# RECORDED DATA
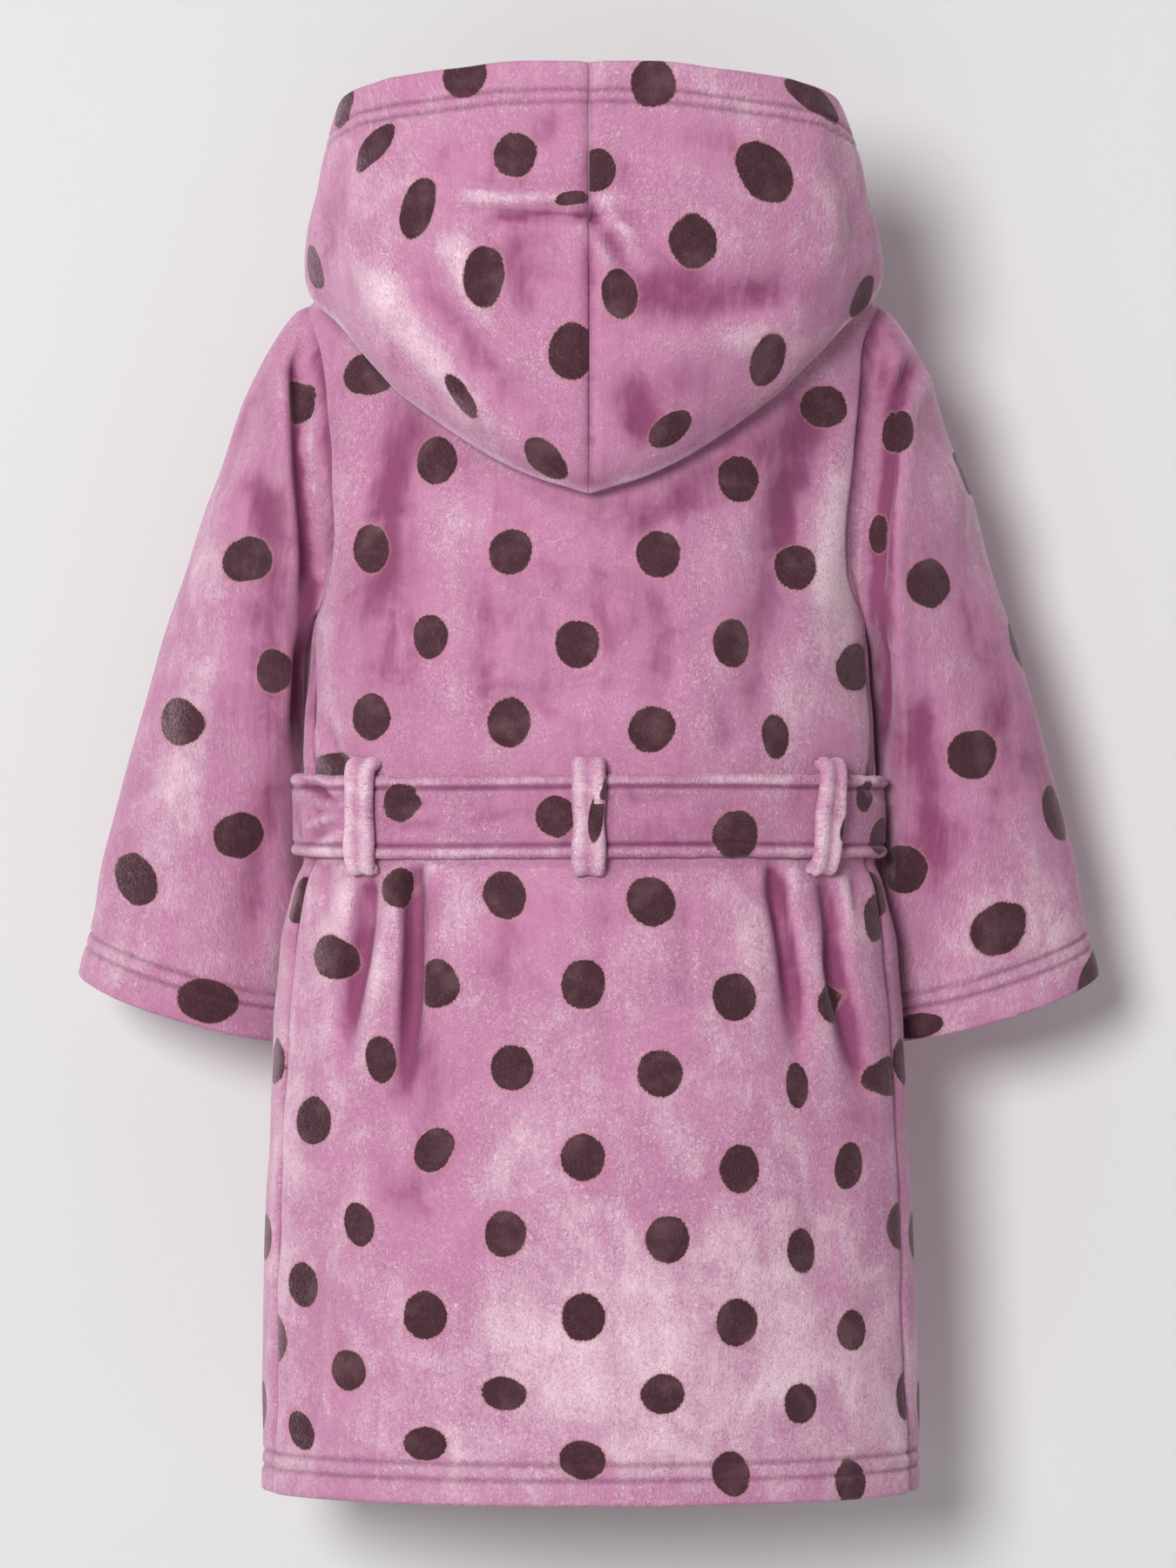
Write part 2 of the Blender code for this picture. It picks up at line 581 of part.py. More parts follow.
def make_loop(loop):
    """A loop lies on the body above the belt, steps out over it and lies on the body again below."""
    on_belt = BELT_CLEAR + BELT_THICKNESS + LOOP_CLEAR + WALL / 2
    on_body = LOOP_FLAT_CLEAR + WALL / 2
    outs = np.array([(on_belt if step.on_belt else on_body) + step.lift for step in LOOP_STEPS])
    zs = np.array([BELT_Z + loop_height(step) for step in LOOP_STEPS])
    down = (zs[0] - zs) / (zs[0] - zs[-1])
    angle = np.radians(loop.top_angle + (loop.bottom_angle - loop.top_angle) * down)
    middles = waist_point(angle, outs, zs)
    across = unit(waist_point(angle + TANGENT_STEP, outs, zs) - middles)
    out = unit(np.cross(np.gradient(middles, axis=0), across))
    rings = strip_rings(middles, across, out, np.full(len(zs), LOOP_HALF_WIDTH), WALL)
    add_loft(f"belt_loop_{loop.name}", rings)


def knot_middle():
    return waist_point(np.array(pi), BELT_CLEAR + BELT_THICKNESS, BELT_Z) + [0, KNOT_HALF[1] + KNOT_CLEAR, 0]


def make_knot():
    """A flat round knot with a band across it, just in front of the belt."""
    levels = np.linspace(-KNOT_REACH, KNOT_REACH, KNOT_ROWS)
    turns = np.linspace(0, 2 * pi, KNOT_COLUMNS, endpoint=False)
    high, turn = np.meshgrid(levels, turns, indexing="ij")
    size = (1 - np.abs(high) ** KNOT_ROUNDING[0]) ** KNOT_ROUNDING[1]
    from_band = (high + KNOT_BAND_SLANT * np.cos(turn)) / KNOT_BAND_SPREAD
    band = 1 + KNOT_BAND * np.exp(-(from_band**2))
    x = KNOT_HALF[0] * size * np.cos(turn) * band
    y = KNOT_HALF[1] * size * np.sin(turn) * np.where(np.sin(turn) > 0, band, 1)
    add_loft("belt_knot", stack(x, y, KNOT_HALF[2] * high) + knot_middle())


def make_tail(tail):
    """A tail leaves the knot gathered, widens and hangs clear of the skirt, turned a little to its side."""
    down = np.linspace(0, 1, TAIL_ROWS)
    start = knot_middle() - [0, 0, KNOT_HALF[2] * KNOT_REACH + TAIL_BELOW_KNOT]
    x = tail.side * (TAIL_START_X + tail.spread * down**TAIL_SPREADS_AS)
    z = start[2] - tail.length * down
    skirt = body(pi + x / half_width(z), z, LAP_LIFT)[:, 1]
    sway = TAIL_WAVE * np.sin(down * TAIL_WAVES + tail.side)
    y = np.maximum(start[1] - TAIL_LEAN * down, skirt + TAIL_FROM_SKIRT) + sway
    middles = stack(x, y, z)
    widening = smoothstep(0, TAIL_WIDENS_OVER, down)
    wide = TAIL_HALF_WIDTH * (TAIL_NECK_SHARE + (1 - TAIL_NECK_SHARE) * widening)
    across = unit(stack(1, -TAIL_TURN * tail.side, TAIL_TILT * tail.side * down))
    out = unit(np.cross(np.gradient(middles, axis=0), across))
    add_loft(f"belt_tail_{tail.name}", strip_rings(middles, across, out, wide, TAIL_THICKNESS))


def main():
    for obj in list(bpy.data.objects):
        bpy.data.objects.remove(obj)
    make_back()
    for name, side in (("left", -1), ("right", 1)):
        make_front(f"front_{name}", side)
        make_sleeve(f"sleeve_{name}", side)
        make_hood(f"hood_{name}", side)
    make_belt()
    for loop in LOOPS:
        make_loop(loop)
    make_knot()
    for tail in TAILS:
        make_tail(tail)


main()
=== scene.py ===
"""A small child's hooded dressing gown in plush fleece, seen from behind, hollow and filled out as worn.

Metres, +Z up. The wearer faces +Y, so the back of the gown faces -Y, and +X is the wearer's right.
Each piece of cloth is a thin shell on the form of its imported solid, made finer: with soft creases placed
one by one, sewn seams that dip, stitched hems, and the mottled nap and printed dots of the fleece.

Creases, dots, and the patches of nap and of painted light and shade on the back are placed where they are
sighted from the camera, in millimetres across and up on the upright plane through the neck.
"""

from collections import namedtuple
from math import pi

import bpy
import numpy as np
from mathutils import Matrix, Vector


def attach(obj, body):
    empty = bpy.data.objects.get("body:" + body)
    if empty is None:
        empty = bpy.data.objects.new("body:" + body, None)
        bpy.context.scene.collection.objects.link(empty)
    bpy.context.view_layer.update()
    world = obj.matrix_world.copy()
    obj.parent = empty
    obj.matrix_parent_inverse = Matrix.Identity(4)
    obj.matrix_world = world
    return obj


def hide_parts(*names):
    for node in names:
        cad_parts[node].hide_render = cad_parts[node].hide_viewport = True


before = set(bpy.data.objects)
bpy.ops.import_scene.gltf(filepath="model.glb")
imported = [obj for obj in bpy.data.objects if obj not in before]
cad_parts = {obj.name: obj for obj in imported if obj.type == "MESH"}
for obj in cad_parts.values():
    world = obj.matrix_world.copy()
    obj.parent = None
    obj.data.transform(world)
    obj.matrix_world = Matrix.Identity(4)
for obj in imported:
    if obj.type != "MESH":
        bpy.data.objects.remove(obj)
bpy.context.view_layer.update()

# Camera
CAMERA_DISTANCE = 3.5
CAMERA_X = -0.0004
CAMERA_Z = -0.248
FRAME_HEIGHT = 0.756  # at the plane through the neck
SENSOR = 36
LIGHT_AIM = (0, 0, -0.3)

# Cloth
WALL = 0.003
SEAM_GAP = 0.0004
ARMHOLE_GAP = 0.0011
SEAM_DIP = 0.0016
SEAM_SPREAD = 0.0030
SEAM_SHADE = 1.1  # how much deeper a seam's painted shade is than its dip
CREASE_SHADE = 0.0045  # the depth of a crease that darkens its colour by one, as painted shade (a ridge is painted paler)
ARMHOLE_DIP = 0.0022
ARMHOLE_SPREAD = 0.0030
ARMHOLE_LOW = (-0.150, -0.110)  # heights between which the dip fades in above the underarm
ARMHOLE_HIGH = (-0.022, -0.040)  # and below the shoulder
UNDERARM_REACH = (0.005, 0.024)  # from the underarm, where creases start and are full
RIDGE_HEIGHT = 0.0022  # of the sleeve's cloth beside the armhole
RIDGE_AT = 0.0068
RIDGE_SPREAD = 0.0034
RIDGE_LOW = (-0.150, -0.120)
RIDGE_HIGH = (-0.022, -0.045)

# Grids
BACK_COLUMNS = 151
ARMHOLE_ROWS = 66
PANEL_STEP = 0.0030
FRONT_STEP = 0.0028
SLEEVE_COLUMNS = 132
HOOD_COLUMNS = 96
HOOD_FOLD_ROW = 33
BELT_ROWS = 340
BELT_COLUMNS = 49
RIBBON_COLUMNS = 33
LOOP_ROWS = 60
KNOT_ROWS, KNOT_COLUMNS = 84, 110
TAIL_ROWS = 150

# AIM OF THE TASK
In the listing above, find the line with "obj.data.transform(world)" and the line with "LIGHT_AIM = (0, 0, -0.3)", then print exactly those two lines and every line between them, and nothing more.

# THE REPLY
    obj.data.transform(world)
    obj.matrix_world = Matrix.Identity(4)
for obj in imported:
    if obj.type != "MESH":
        bpy.data.objects.remove(obj)
bpy.context.view_layer.update()

# Camera
CAMERA_DISTANCE = 3.5
CAMERA_X = -0.0004
CAMERA_Z = -0.248
FRAME_HEIGHT = 0.756  # at the plane through the neck
SENSOR = 36
LIGHT_AIM = (0, 0, -0.3)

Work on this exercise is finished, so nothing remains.